Goal: Below is a block of data; give all of it again word for word.

+ + + + +

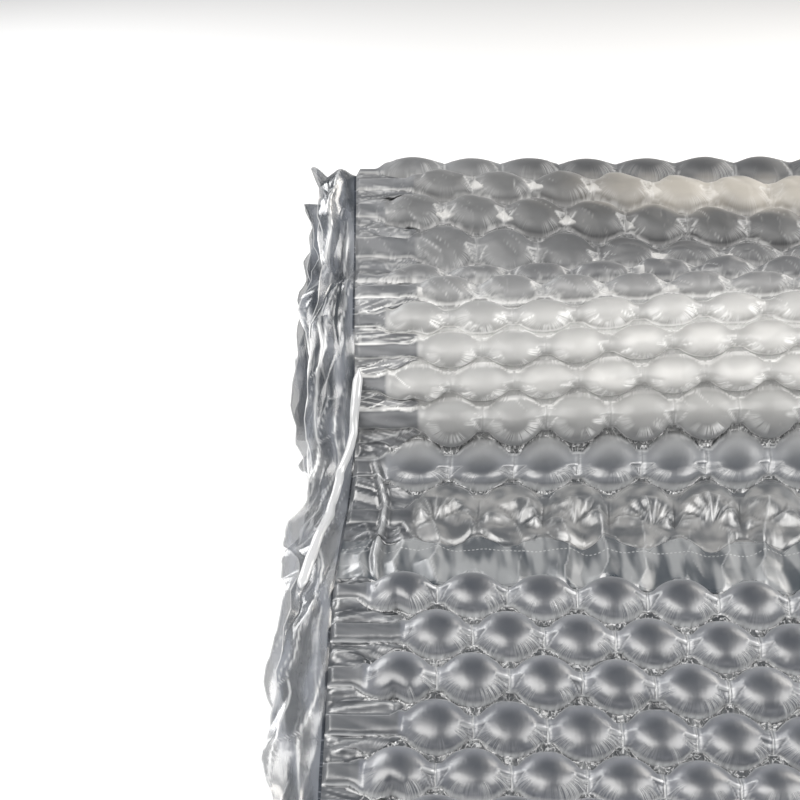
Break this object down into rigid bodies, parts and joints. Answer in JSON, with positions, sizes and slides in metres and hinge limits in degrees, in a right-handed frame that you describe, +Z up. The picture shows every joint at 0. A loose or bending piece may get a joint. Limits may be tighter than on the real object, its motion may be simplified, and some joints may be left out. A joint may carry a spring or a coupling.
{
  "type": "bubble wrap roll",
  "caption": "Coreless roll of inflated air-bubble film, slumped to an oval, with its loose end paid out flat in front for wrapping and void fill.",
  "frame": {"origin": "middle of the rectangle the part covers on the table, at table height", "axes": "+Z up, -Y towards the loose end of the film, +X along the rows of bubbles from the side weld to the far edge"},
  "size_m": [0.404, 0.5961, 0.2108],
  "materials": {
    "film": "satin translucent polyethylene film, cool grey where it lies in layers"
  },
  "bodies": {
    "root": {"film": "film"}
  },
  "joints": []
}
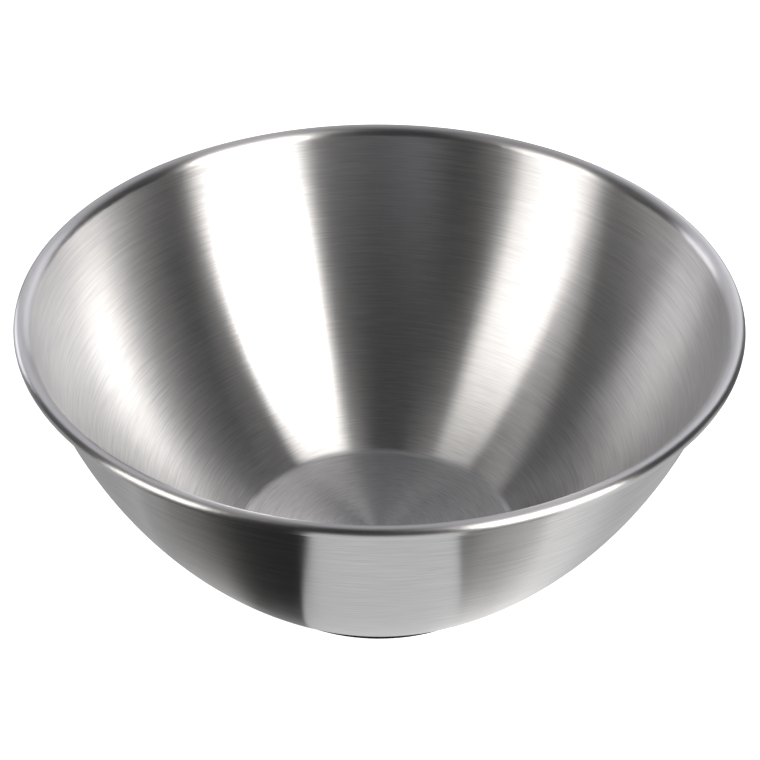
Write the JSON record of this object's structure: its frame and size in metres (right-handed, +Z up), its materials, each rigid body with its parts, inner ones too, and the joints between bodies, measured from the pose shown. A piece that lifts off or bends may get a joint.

+ + + + +

Full solution:
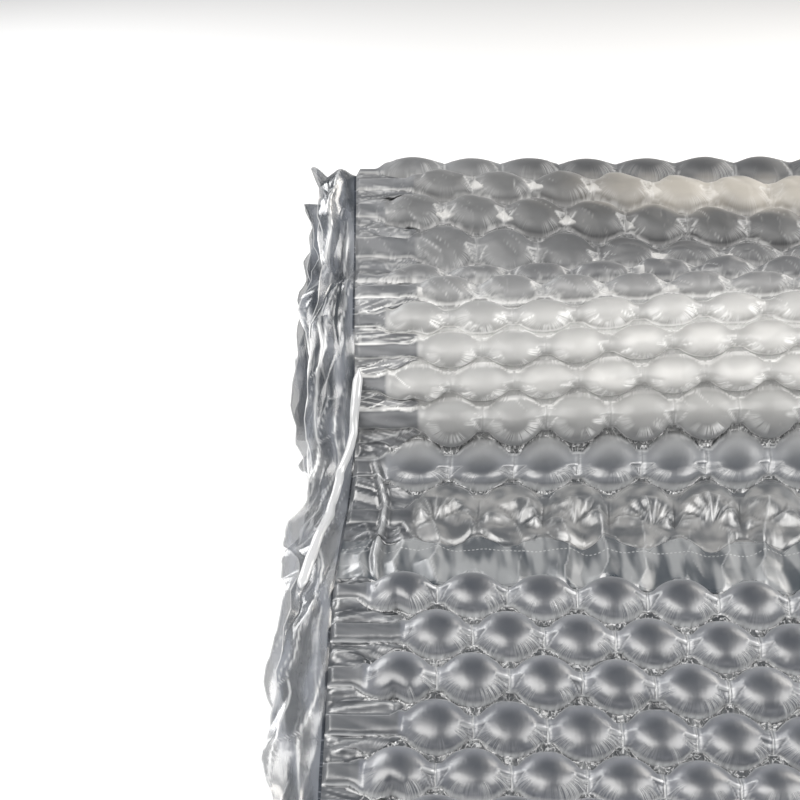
Break this object down into rigid bodies, parts and joints. Answer in JSON, with positions, sizes and slides in metres and hinge limits in degrees, in a right-handed frame that you describe, +Z up. The picture shows every joint at 0. A loose or bending piece may get a joint. Limits may be tighter than on the real object, its motion may be simplified, and some joints may be left out. A joint may carry a spring or a coupling.
{
  "type": "bubble wrap roll",
  "caption": "Coreless roll of inflated air-bubble film, slumped to an oval, with its loose end paid out flat in front for wrapping and void fill.",
  "frame": {"origin": "middle of the rectangle the part covers on the table, at table height", "axes": "+Z up, -Y towards the loose end of the film, +X along the rows of bubbles from the side weld to the far edge"},
  "size_m": [0.404, 0.5961, 0.2108],
  "materials": {
    "film": "satin translucent polyethylene film, cool grey where it lies in layers"
  },
  "bodies": {
    "root": {"film": "film"}
  },
  "joints": []
}
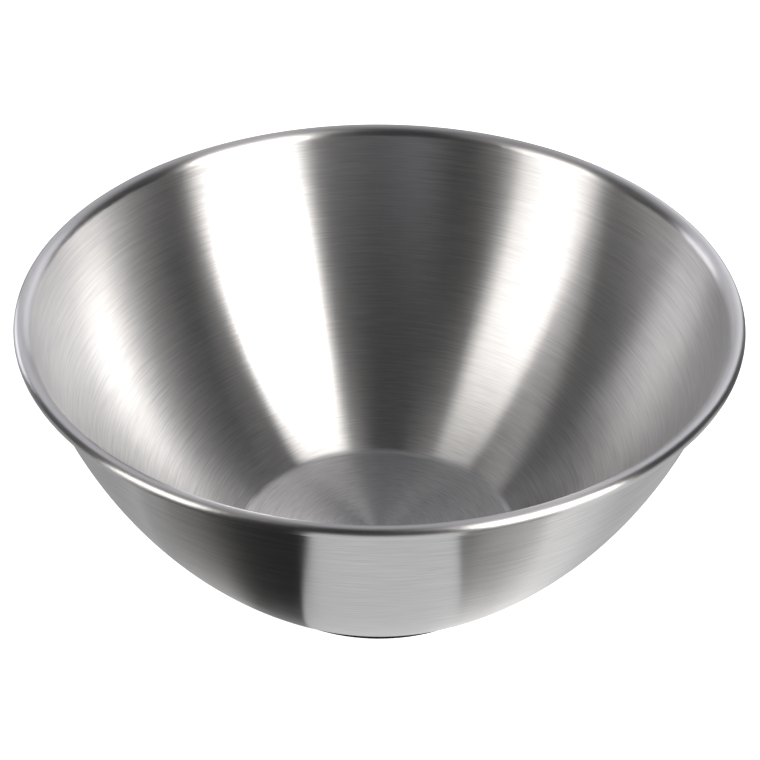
Write the JSON record of this object's structure: its frame and size in metres (right-handed, +Z up), its materials, each rigid body with its parts, inner ones too, and the joints between bodies, measured from the pose shown. A piece that lifts off or bends may get a joint.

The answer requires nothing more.